At the launch event, Luke, a client of St Mungo’s Broadway, read a short piece that he was able to complete only thanks to the help that the Recovery College had provided him in improving his literacy skills.
In a blog he had written a few months earlier, the Recovery College client explained just how helpful the college had been in improving his literacy skills since a St Mongo’s Broadway key worker started helping him just over six years ago:
He wrote: “I started to meet up with the tutor every Tuesday morning and doing basic literacy exercises. My handwriting started to improve and my grammar along with it – my confidence got a massive boost as well. And then the tutor suggested that I write for Homeless Diamonds, an arts magazine produced by St Mungo’s Broadway clients.
“So I agreed to write for it.
“My enjoyment of going to literacy classes has grown and grown.
“I like helping others when they are stuck on a word, I also like the reading group because even though I can read, I think my reading still needs to improve. Also, if I need to fill out important forms, then continuing to go to the literacy and reading classes will benefit me and my confidence.”
Tracy’s story
Tracy has experienced homelessness on and off for 13 years. She was fostered as a child and always felt like she was falling behind in school. “I was told I was stupid and chaotic, which I then believed. I didn’t spend much time in school, so didn’t improve my literacy. I had no self-esteem or confidence and am only starting to build on this now.”
Poor literacy led to Tracy losing her home in the 1990s because she failed to fill in her Housing Benefit form: “I didn’t know what it was so I put it in a drawer. I didn’t know whether there was support or where to find support to help me.”
Things started to improve for Tracy when she moved into a St Mungo’s Broadway project and decided to volunteer with ‘Outside In’, a group set up to harness the voice, skills, talents and strengths of the people living in St Mungo’s Broadway hostels to help improve service delivery.
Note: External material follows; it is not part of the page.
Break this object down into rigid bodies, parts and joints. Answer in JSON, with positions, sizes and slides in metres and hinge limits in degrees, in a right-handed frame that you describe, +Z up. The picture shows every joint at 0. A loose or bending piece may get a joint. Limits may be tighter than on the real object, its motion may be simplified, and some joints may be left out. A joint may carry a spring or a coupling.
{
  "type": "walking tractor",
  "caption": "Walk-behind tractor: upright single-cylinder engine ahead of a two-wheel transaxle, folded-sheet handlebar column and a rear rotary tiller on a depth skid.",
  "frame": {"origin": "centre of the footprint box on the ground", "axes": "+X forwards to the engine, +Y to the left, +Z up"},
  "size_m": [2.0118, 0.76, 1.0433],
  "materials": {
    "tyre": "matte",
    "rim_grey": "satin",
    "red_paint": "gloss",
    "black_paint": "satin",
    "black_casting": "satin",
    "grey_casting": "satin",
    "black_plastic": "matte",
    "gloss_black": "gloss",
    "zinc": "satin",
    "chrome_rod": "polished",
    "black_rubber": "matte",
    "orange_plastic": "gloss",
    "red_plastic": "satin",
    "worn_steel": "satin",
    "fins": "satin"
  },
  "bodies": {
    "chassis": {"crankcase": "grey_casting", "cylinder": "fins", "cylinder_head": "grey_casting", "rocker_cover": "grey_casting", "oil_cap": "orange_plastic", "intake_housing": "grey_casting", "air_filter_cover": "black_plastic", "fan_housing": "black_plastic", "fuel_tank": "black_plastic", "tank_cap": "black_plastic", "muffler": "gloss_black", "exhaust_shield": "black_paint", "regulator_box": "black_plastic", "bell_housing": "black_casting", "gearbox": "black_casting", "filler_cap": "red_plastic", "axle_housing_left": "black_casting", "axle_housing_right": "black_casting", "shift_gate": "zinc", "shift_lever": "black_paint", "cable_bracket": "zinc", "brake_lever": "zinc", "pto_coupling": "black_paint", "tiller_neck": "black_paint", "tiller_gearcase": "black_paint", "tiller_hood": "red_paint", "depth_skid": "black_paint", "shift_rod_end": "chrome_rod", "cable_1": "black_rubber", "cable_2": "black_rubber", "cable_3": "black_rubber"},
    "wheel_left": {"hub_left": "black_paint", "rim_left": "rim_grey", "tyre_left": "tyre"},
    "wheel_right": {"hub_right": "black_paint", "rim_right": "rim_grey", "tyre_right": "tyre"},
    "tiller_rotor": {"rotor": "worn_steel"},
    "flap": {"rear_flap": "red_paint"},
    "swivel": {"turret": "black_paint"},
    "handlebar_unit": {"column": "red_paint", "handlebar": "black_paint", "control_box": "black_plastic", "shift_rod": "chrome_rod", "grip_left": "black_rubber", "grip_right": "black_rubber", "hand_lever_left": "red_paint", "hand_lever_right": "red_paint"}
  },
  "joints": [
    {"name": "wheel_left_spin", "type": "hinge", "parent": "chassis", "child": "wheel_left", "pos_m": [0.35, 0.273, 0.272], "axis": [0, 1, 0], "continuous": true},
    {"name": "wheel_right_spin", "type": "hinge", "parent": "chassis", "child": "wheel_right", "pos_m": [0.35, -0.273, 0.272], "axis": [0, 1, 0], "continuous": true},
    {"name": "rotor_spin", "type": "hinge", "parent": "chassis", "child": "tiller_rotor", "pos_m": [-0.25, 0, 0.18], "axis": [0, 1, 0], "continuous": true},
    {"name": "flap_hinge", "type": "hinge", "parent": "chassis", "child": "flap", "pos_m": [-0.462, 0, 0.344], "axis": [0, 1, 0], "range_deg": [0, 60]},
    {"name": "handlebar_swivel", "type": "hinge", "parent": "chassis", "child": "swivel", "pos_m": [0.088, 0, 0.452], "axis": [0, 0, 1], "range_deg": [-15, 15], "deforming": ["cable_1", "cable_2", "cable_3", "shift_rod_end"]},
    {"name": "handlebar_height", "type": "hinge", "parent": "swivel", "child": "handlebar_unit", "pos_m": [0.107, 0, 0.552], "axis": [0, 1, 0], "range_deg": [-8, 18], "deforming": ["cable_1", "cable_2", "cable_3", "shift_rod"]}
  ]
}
Tracy also attended the London Recovery College, where she has completed courses including self-esteem, IT and assertiveness. She also helped run a knitting class.
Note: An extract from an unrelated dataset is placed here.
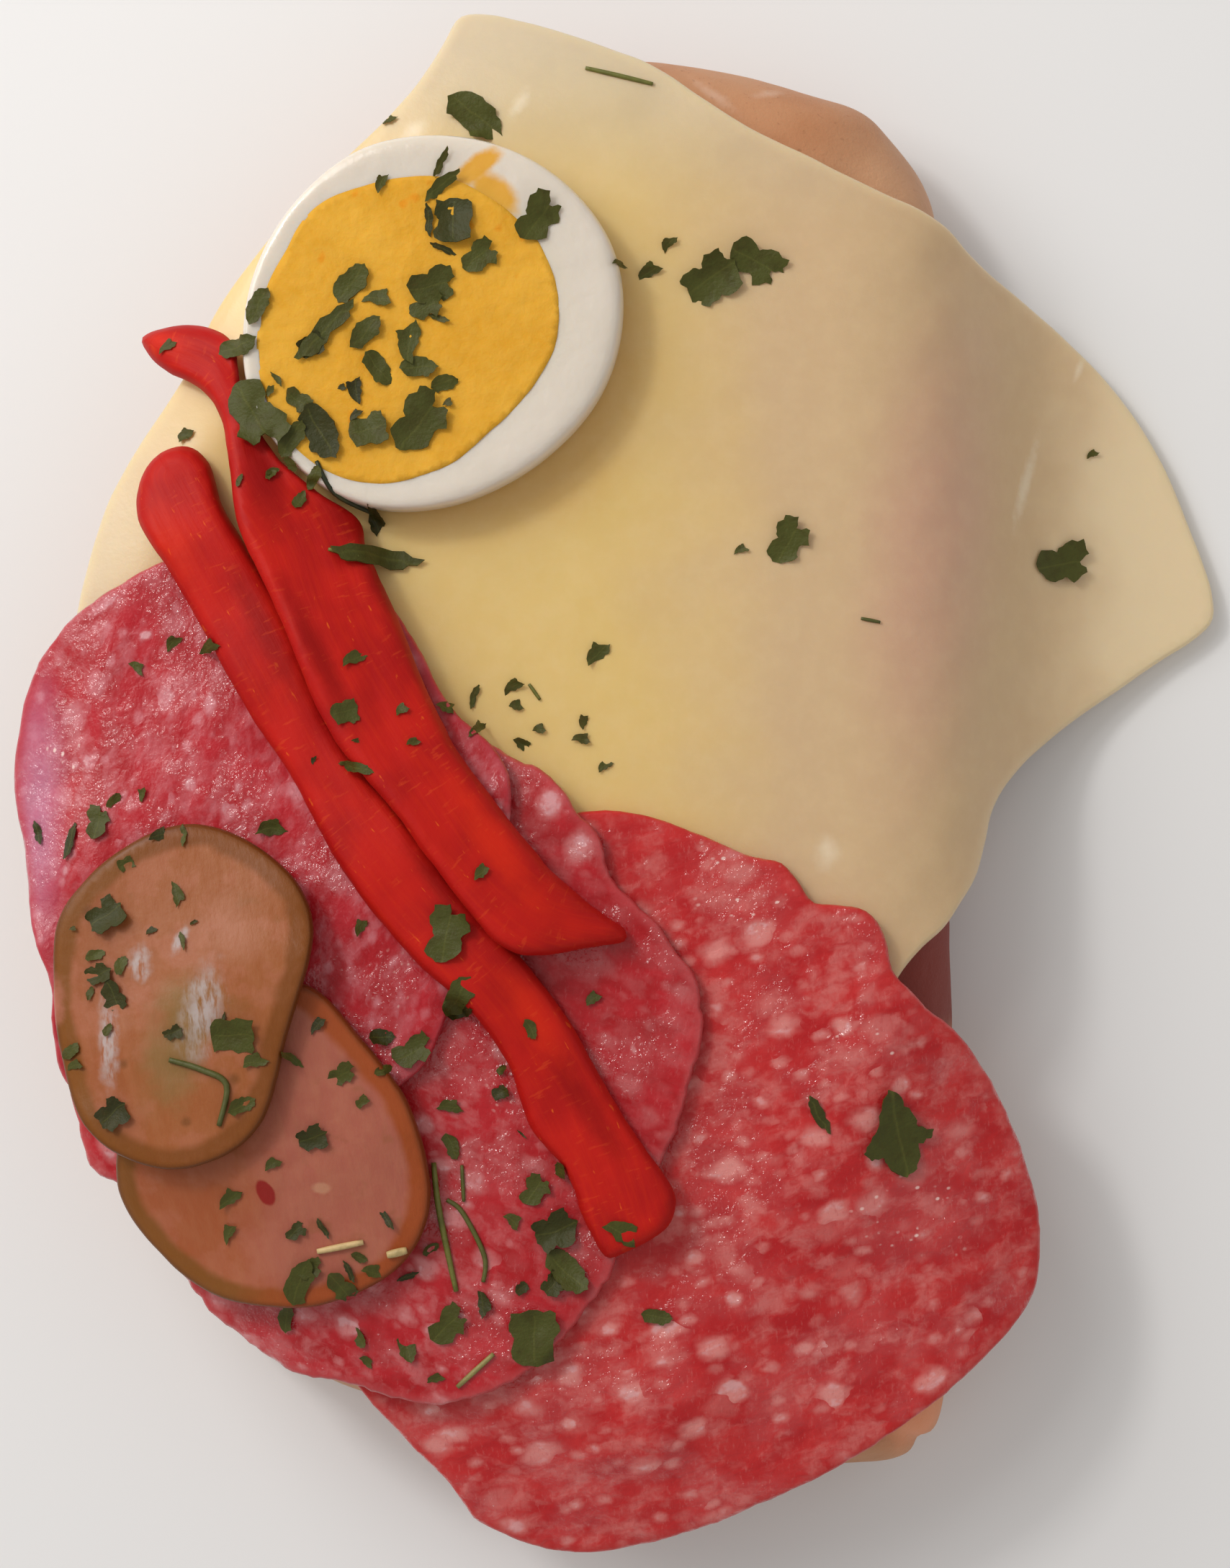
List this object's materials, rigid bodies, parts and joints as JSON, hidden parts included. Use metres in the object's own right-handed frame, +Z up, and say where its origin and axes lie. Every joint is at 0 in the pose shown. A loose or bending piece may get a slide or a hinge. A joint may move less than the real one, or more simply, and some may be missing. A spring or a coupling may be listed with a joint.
{
  "type": "open-faced sandwich",
  "caption": "Open-faced sandwich: half a long bread roll under cheese, salami, boiled egg, red pepper and gherkin slices with chopped parsley.",
  "frame": {"origin": "middle of the roll's flat underside", "axes": "+Z up, +Y along the roll towards the end with the egg, +X towards the side where the cheese hangs down"},
  "size_m": [0.1334, 0.1684, 0.0358],
  "materials": {
    "bread": "smooth baked crust, matt",
    "cheese": "satin, pale yellow",
    "salami": "moist, marbled with fat",
    "egg_white": "glossy, firm",
    "egg_yolk": "matt, fine crumb",
    "pepper": "moist, satin",
    "gherkin": "wet, slightly see-through"
  },
  "bodies": {
    "root": {"bread_roll": "bread", "cheese": "cheese", "salami_lowest": "salami", "salami_middle": "salami", "salami_highest": "salami", "egg_white": "egg_white", "egg_yolk": "egg_yolk", "pepper_long": "pepper", "pepper_hooked": "pepper", "gherkin_lower": "gherkin", "gherkin_upper": "gherkin"}
  },
  "joints": []
}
“This has improved my confidence and self-esteem, and I am now improving my literacy,” she explained. “I can now complete forms and my hope for the future is to help people in the care sector.”
Literacy: the facts
St Mungo’s Broadway assessed 139 people and held 30 in-depth interviews with clients.
They found that:
• One in two lack the basic English skills needed for everyday life
• Fifty-five per cent were found to lack basic maths skills
• Many had a poor experience of school, often connected to unstable or traumatic childhoods
• Clients who lack basic English and maths skills make less progress in addressing physical and mental health issues
• A 2013 survey of 1,595 St Mungo's clients found that only six per cent were in paid work
• Poor English and maths skills partly explain this extremely low rate of employment
• Mainstream further education courses also generally have rigid attendance requirements, are delivered at a set pace and have relatively large class sizes. This makes it harder for people with literacy issues to complete them.